• [BRIEF]:
Copy each line exactly.

• [PROVIDED DATA]:
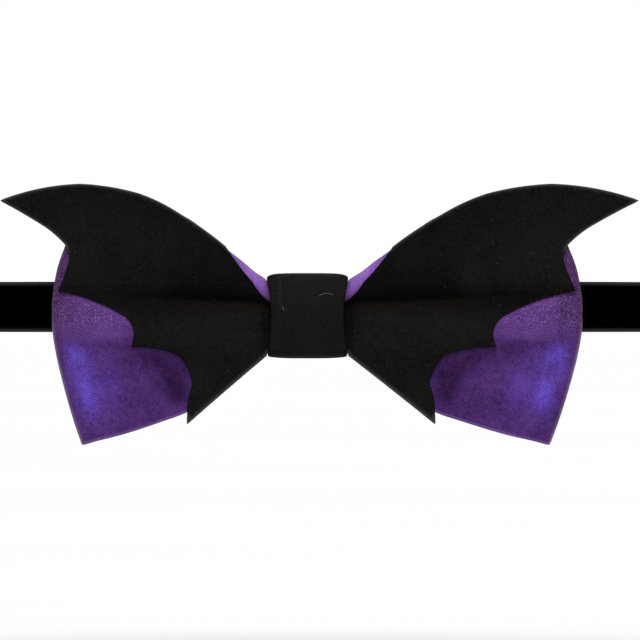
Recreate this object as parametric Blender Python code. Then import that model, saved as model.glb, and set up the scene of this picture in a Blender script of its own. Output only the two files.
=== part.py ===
"""Batwing bow tie on its neck strap, as it is worn.

Metres, +Z up. The bow faces -Y and the strap is a whole neck loop behind it.
The origin is the centre of the neck loop at half the height of the strap.
The tables are in millimetres.
"""

import math
from collections import namedtuple

import bmesh
import bpy
from mathutils import Vector

MM = 0.001

# Neck strap: a flat tape round an oval neck of 41 cm
NECK_HALF_WIDTH = 75.0 * MM
NECK_HALF_DEPTH = 55.0 * MM
STRAP_WIDTH = 10.0 * MM
STRAP_THICKNESS = 1.0 * MM
STRAP_STEPS = 96
STRAP_END_GAP = 1.0 * MM

# Points of each round corner of the knot and the clasp
CORNER_STEPS = 4

# Clasp: a plain sleeve that holds both ends of the strap at the nape
CLASP_HALF_LENGTH = 8.0 * MM
CLASP_HALF_HEIGHT = 6.6 * MM
CLASP_WALL = 1.2 * MM
CLASP_PLAY = 0.3 * MM
CLASP_CORNER = 1.1 * MM

# Satin bow: one band of cloth, folded at both outer ends and pinched in the middle
CLOTH_THICKNESS = 1.0 * MM
LAYER_GAP = 0.3 * MM
BOW_HEIGHT = -1.75 * MM
CORNER_REACH = 48.2 * MM
MIDDLE_REACH = 54.8 * MM
CORNER_HALF_HEIGHT = 26.7 * MM
END_SLOPE = 0.28
END_ROUNDING = 0.9 * MM
FOLD_WIDTH = 1.3 * MM
FOLD_STEPS = 6
LEFT_STRETCH = 0.957
RIGHT_STRETCH = 1.043
SWEEP = 2.5 * MM
SWEEP_REACH = 65.0 * MM

# Batwing: a black cloth wing laid over each half of the bow
WING_THICKNESS = 1.3 * MM
WING_GAP = 0.35 * MM
WING_OVERHANG = 0.2
WING_ROOT = 4.0 * MM
WING_REACH = 67.5 * MM
WING_TIP_STEPS = 5
CUTTER_REACH = 20.0 * MM

# Knot: a band of black cloth round the middle of the bow and the strap
KNOT_WALL = 1.0 * MM
KNOT_GAP = 0.3 * MM
KNOT_CORNER_HALF_WIDTH = 8.2 * MM
KNOT_WAIST_HALF_WIDTH = 7.6 * MM
KNOT_HALF_HEIGHT = 8.8 * MM
KNOT_SIDE_HALF_HEIGHT = 8.05 * MM
KNOT_CORNER = 1.7 * MM
KNOT_INNER_CORNER = 0.4 * MM
KNOT_CROWN = 0.35 * MM
KNOT_STEPS = 8
KNOT_FACE_STEPS = 5
STRAP_SAG_IN_KNOT = 0.7 * MM

# The bow from its middle outwards. reach is the distance from the middle along the bow's
# top and bottom edges, and steps the number of columns to the next row. crest, valley and
# ridge are heights of the folds, as parts of the half height. The _y columns are how far the
# skin stands in front of the bow's middle plane, and back_y how far behind it.
Section = namedtuple("Section", "reach steps half_height crest valley ridge "
                     "top_y crest_y valley_y ridge_y bottom_y back_y")
SECTIONS = (
    Section(0.00, 2, 6.6, 0.72, 0.35, -0.07, 1.4, 1.9, 1.2, 2.8, 1.5, 1.15),
    Section(8.25, 1, 6.6, 0.72, 0.35, -0.07, 1.5, 2.0, 1.2, 2.8, 1.6, 1.20),
    Section(9.20, 2, 8.1, 0.72, 0.34, -0.07, 1.7, 2.1, 1.3, 2.8, 1.8, 1.25),
    Section(12.0, 1, 10.0, 0.72, 0.295, -0.085, 2.6, 3.0, 1.5, 3.5, 2.5, 1.5),
    Section(16.0, 2, 13.0, 0.60, 0.240, -0.104, 3.3, 3.9, 2.0, 4.2, 3.1, 1.9),
    Section(20.7, 2, 16.3, 0.45, 0.200, -0.132, 3.7, 4.5, 2.6, 4.7, 3.5, 2.2),
    Section(25.6, 2, 19.7, 0.33, 0.173, -0.160, 3.8, 4.7, 3.1, 5.0, 3.7, 2.4),
    Section(31.0, 2, 22.0, 0.27, 0.161, -0.198, 3.6, 4.6, 3.3, 5.0, 3.7, 2.4),
    Section(39.2, 3, 24.6, 0.25, 0.165, -0.230, 2.9, 3.8, 3.0, 4.5, 3.1, 2.2),
    Section(46.9, 0, 26.4, 0.26, 0.176, -0.222, 1.5, 2.1, 1.6, 2.9, 1.6, 1.3),
    Section(67.5, 0, 29.6, 0.26, 0.180, -0.220, 0.4, 0.8, 0.6, 1.0, 0.4, 0.4),
)

# Folds across the bow, from its bottom edge up
Fold = namedtuple("Fold", "start end steps")
FOLDS = (
    Fold("bottom", "ridge", 6),
    Fold("ridge", "valley", 4),
    Fold("valley", "crest", 3),
    Fold("crest", "top", 5),
)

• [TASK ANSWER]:
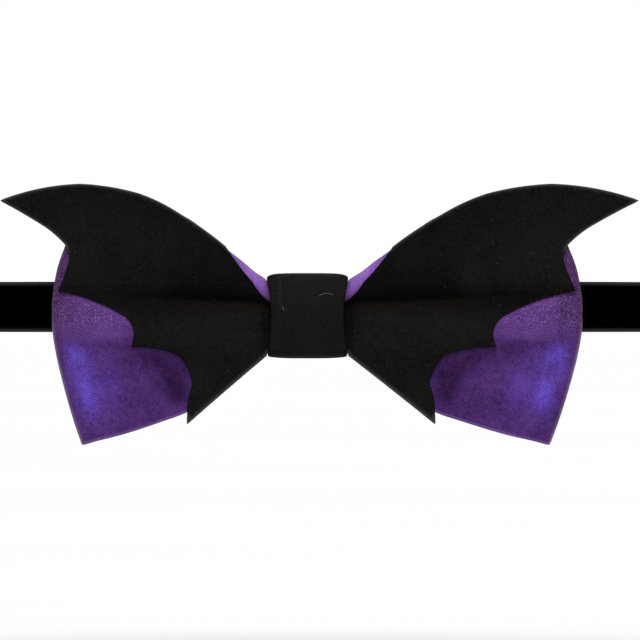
Recreate this object as parametric Blender Python code. Then import that model, saved as model.glb, and set up the scene of this picture in a Blender script of its own. Output only the two files.
=== part.py ===
"""Batwing bow tie on its neck strap, as it is worn.

Metres, +Z up. The bow faces -Y and the strap is a whole neck loop behind it.
The origin is the centre of the neck loop at half the height of the strap.
The tables are in millimetres.
"""

import math
from collections import namedtuple

import bmesh
import bpy
from mathutils import Vector

MM = 0.001

# Neck strap: a flat tape round an oval neck of 41 cm
NECK_HALF_WIDTH = 75.0 * MM
NECK_HALF_DEPTH = 55.0 * MM
STRAP_WIDTH = 10.0 * MM
STRAP_THICKNESS = 1.0 * MM
STRAP_STEPS = 96
STRAP_END_GAP = 1.0 * MM

# Points of each round corner of the knot and the clasp
CORNER_STEPS = 4

# Clasp: a plain sleeve that holds both ends of the strap at the nape
CLASP_HALF_LENGTH = 8.0 * MM
CLASP_HALF_HEIGHT = 6.6 * MM
CLASP_WALL = 1.2 * MM
CLASP_PLAY = 0.3 * MM
CLASP_CORNER = 1.1 * MM

# Satin bow: one band of cloth, folded at both outer ends and pinched in the middle
CLOTH_THICKNESS = 1.0 * MM
LAYER_GAP = 0.3 * MM
BOW_HEIGHT = -1.75 * MM
CORNER_REACH = 48.2 * MM
MIDDLE_REACH = 54.8 * MM
CORNER_HALF_HEIGHT = 26.7 * MM
END_SLOPE = 0.28
END_ROUNDING = 0.9 * MM
FOLD_WIDTH = 1.3 * MM
FOLD_STEPS = 6
LEFT_STRETCH = 0.957
RIGHT_STRETCH = 1.043
SWEEP = 2.5 * MM
SWEEP_REACH = 65.0 * MM

# Batwing: a black cloth wing laid over each half of the bow
WING_THICKNESS = 1.3 * MM
WING_GAP = 0.35 * MM
WING_OVERHANG = 0.2
WING_ROOT = 4.0 * MM
WING_REACH = 67.5 * MM
WING_TIP_STEPS = 5
CUTTER_REACH = 20.0 * MM

# Knot: a band of black cloth round the middle of the bow and the strap
KNOT_WALL = 1.0 * MM
KNOT_GAP = 0.3 * MM
KNOT_CORNER_HALF_WIDTH = 8.2 * MM
KNOT_WAIST_HALF_WIDTH = 7.6 * MM
KNOT_HALF_HEIGHT = 8.8 * MM
KNOT_SIDE_HALF_HEIGHT = 8.05 * MM
KNOT_CORNER = 1.7 * MM
KNOT_INNER_CORNER = 0.4 * MM
KNOT_CROWN = 0.35 * MM
KNOT_STEPS = 8
KNOT_FACE_STEPS = 5
STRAP_SAG_IN_KNOT = 0.7 * MM

# The bow from its middle outwards. reach is the distance from the middle along the bow's
# top and bottom edges, and steps the number of columns to the next row. crest, valley and
# ridge are heights of the folds, as parts of the half height. The _y columns are how far the
# skin stands in front of the bow's middle plane, and back_y how far behind it.
Section = namedtuple("Section", "reach steps half_height crest valley ridge "
                     "top_y crest_y valley_y ridge_y bottom_y back_y")
SECTIONS = (
    Section(0.00, 2, 6.6, 0.72, 0.35, -0.07, 1.4, 1.9, 1.2, 2.8, 1.5, 1.15),
    Section(8.25, 1, 6.6, 0.72, 0.35, -0.07, 1.5, 2.0, 1.2, 2.8, 1.6, 1.20),
    Section(9.20, 2, 8.1, 0.72, 0.34, -0.07, 1.7, 2.1, 1.3, 2.8, 1.8, 1.25),
    Section(12.0, 1, 10.0, 0.72, 0.295, -0.085, 2.6, 3.0, 1.5, 3.5, 2.5, 1.5),
    Section(16.0, 2, 13.0, 0.60, 0.240, -0.104, 3.3, 3.9, 2.0, 4.2, 3.1, 1.9),
    Section(20.7, 2, 16.3, 0.45, 0.200, -0.132, 3.7, 4.5, 2.6, 4.7, 3.5, 2.2),
    Section(25.6, 2, 19.7, 0.33, 0.173, -0.160, 3.8, 4.7, 3.1, 5.0, 3.7, 2.4),
    Section(31.0, 2, 22.0, 0.27, 0.161, -0.198, 3.6, 4.6, 3.3, 5.0, 3.7, 2.4),
    Section(39.2, 3, 24.6, 0.25, 0.165, -0.230, 2.9, 3.8, 3.0, 4.5, 3.1, 2.2),
    Section(46.9, 0, 26.4, 0.26, 0.176, -0.222, 1.5, 2.1, 1.6, 2.9, 1.6, 1.3),
    Section(67.5, 0, 29.6, 0.26, 0.180, -0.220, 0.4, 0.8, 0.6, 1.0, 0.4, 0.4),
)

# Folds across the bow, from its bottom edge up
Fold = namedtuple("Fold", "start end steps")
FOLDS = (
    Fold("bottom", "ridge", 6),
    Fold("ridge", "valley", 4),
    Fold("valley", "crest", 3),
    Fold("crest", "top", 5),
)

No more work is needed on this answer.